Greatest hits album by Megadeth
- Released: September 30, 2008
- Recorded: 1984–2000
- Genre: Heavy metal, thrash metal, hard rock, speed metal
- Length: 2:33:07
- Label: Capitol

Megadeth chronology
| Warchest (2007) | Anthology: Set the World Afire (2008) | Endgame (2009) |

= Anthology: Set the World Afire =

Anthology: Set the World Afire is the third greatest hits album by Megadeth. It was released on September 30, 2008, through Capitol Records. It is a two-disc set with additional songs not offered in previous compilations including demos, live performances and unreleased tracks. The album's name refers to the second song of the band's third studio album, So Far, So Good... So What!.

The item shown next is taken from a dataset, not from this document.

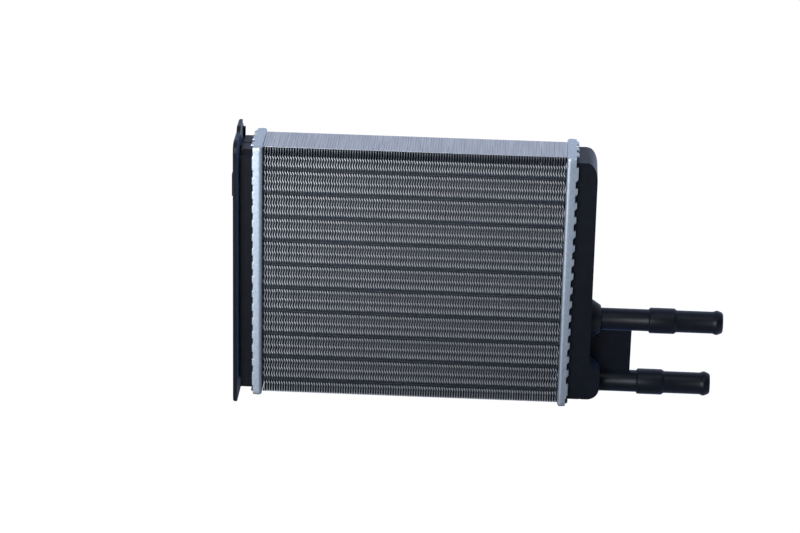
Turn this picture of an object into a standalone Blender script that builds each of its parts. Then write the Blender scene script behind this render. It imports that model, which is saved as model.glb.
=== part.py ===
# Crimped car heater core: plate fins on round tubes, two header plates, rubber gaskets
# and two moulded tanks. +X points along the hose stubs, -Y is the front, +Z is up.
# The origin is the bottom centre of the whole object's box.
import math

import bmesh
import bpy
from mathutils import Matrix, Vector

# Driving dimensions, in metres
CLEARANCE = 0.0003            # between pieces that touch on the real product

CORE_WIDTH = 0.2359           # between the core faces of the two header plates
FIN_HEIGHT = 0.2077
FIN_DEPTH = 0.0347
FIN_PITCH = 0.0020
FIN_THICKNESS = 0.0004
FIN_EDGE = 0.0040             # depth of the fin strips in front of and behind the tubes
FIN_FLANGE = 0.0006           # folded flanges that space the fins at top and bottom
FIN_END_GAP = 0.0011          # from the outermost fin to the header plate
FINS_PER_PANEL = 9            # fins between two joints of the flange skin

TUBE_DIAMETER = 0.0080
TUBE_WALL = 0.0005
TUBE_PITCH = 0.0198           # along a row
TUBE_ROW_PITCH = 0.0180       # between the front and the rear row
TUBE_FIRST = 0.0108           # lowest tube's axis above the fins' lower edge
TUBE_EDGE_MARGIN = 0.0030     # least fin left outside the highest tube
TUBE_SIDES = 8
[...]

The album was apparently supposed to include the track "Sleepwalker" from the previous year's release, United Abominations, but this was replaced by "Foreclosure of a Dream" from Countdown to Extinction instead, resulting in that track being the exception on the otherwise chronological track listing of the album. There are also a number of mistakes in the credits of the release including track listings, previous releases and lineup of then-current and previous members stating guitarist Glen Drover as a current member at the time of release as Chris Broderick had already joined the band replacing the former earlier in the year prior to the actual release of the album.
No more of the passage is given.